• EXERCISE
Your task is to copy each line that has the word "model".
[start]
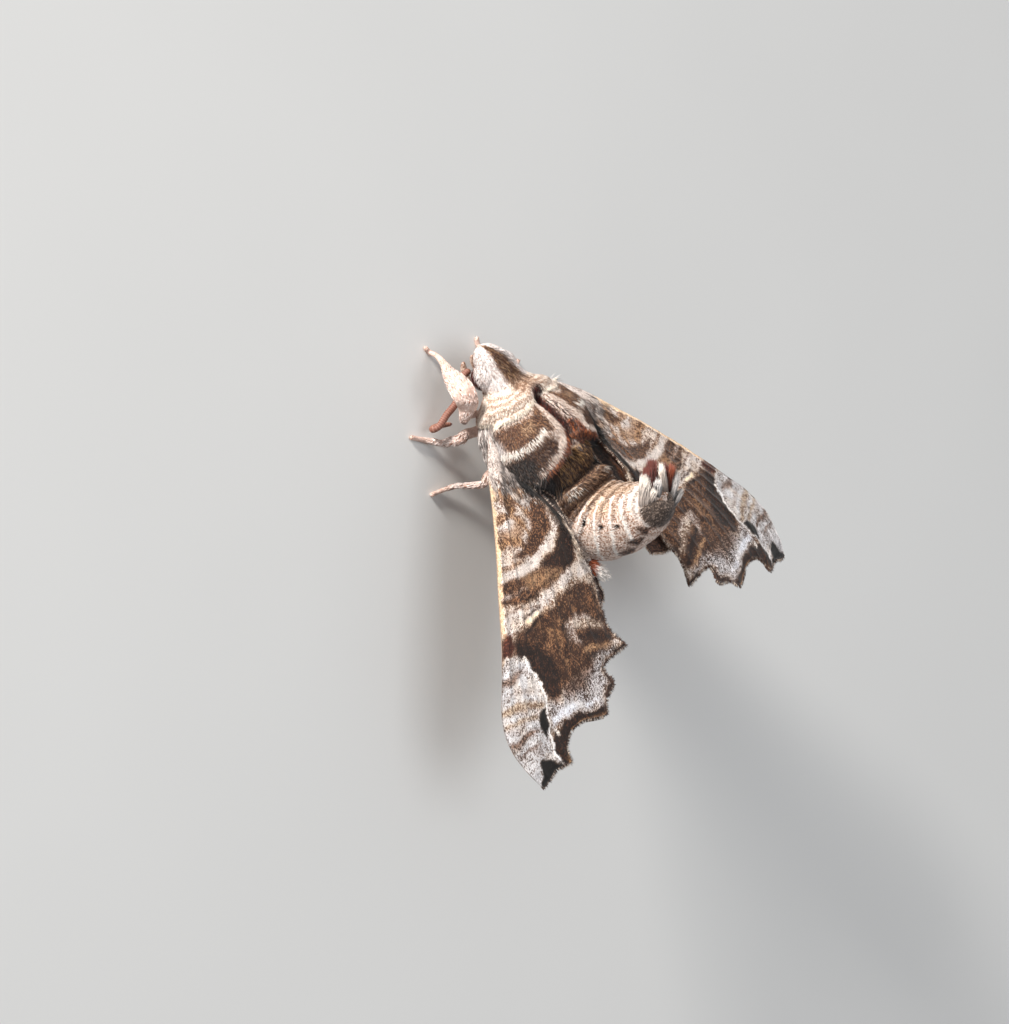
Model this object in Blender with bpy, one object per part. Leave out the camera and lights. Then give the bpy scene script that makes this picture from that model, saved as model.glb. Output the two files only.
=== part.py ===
"""Lettered sphinx moth, life size, standing at rest with its abdomen curled up.

Sizes are in millimetres in the body frame: x to the moth's left, y towards the tail and
z up its back, with the origin between the two wing bases.  The body is pitched a little
nose-down over a level floor.  The model's origin is on the floor, under its box's middle.
"""
from math import cos, radians, sin

import bmesh
import bpy
import numpy as np
from mathutils import Euler, Vector

MM = 0.001
GAP = 0.3
FACET = 0.1
PITCH = radians(9)
BASE_HEIGHT = 5.6
ROUND = 2.3
RING_SIDES = 16

# Trunk stations: y, half width, top and bottom of the cross section
THORAX = [(-2.05, 3.4, 2.3, -3.4), (-1.0, 3.85, 2.9, -3.9), (0.4, 4.05, 3.3, -4.1),
          (1.8, 3.95, 3.4, -4.0), (3.0, 3.65, 3.3, -3.7), (4.0, 3.3, 3.0, -3.3),
          (4.7, 3.0, 2.7, -2.9)]
COLLAR = [(-3.65, 2.4, 1.9, -2.3), (-3.0, 3.3, 2.3, -2.8), (-2.35, 3.95, 2.6, -3.3)]
HEAD = [(-7.35, 0.8, -0.5, -1.3), (-7.05, 1.35, 0.15, -1.8), (-6.4, 1.7, 0.65, -2.1),
        (-5.5, 1.8, 0.95, -2.2), (-4.6, 1.8, 1.35, -2.2), (-3.95, 1.9, 1.6, -2.1)]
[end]
• REPLY
Model this object in Blender with bpy, one object per part. Leave out the camera and lights. Then give the bpy scene script that makes this picture from that model, saved as model.glb. Output the two files only.
nose-down over a level floor.  The model's origin is on the floor, under its box's middle.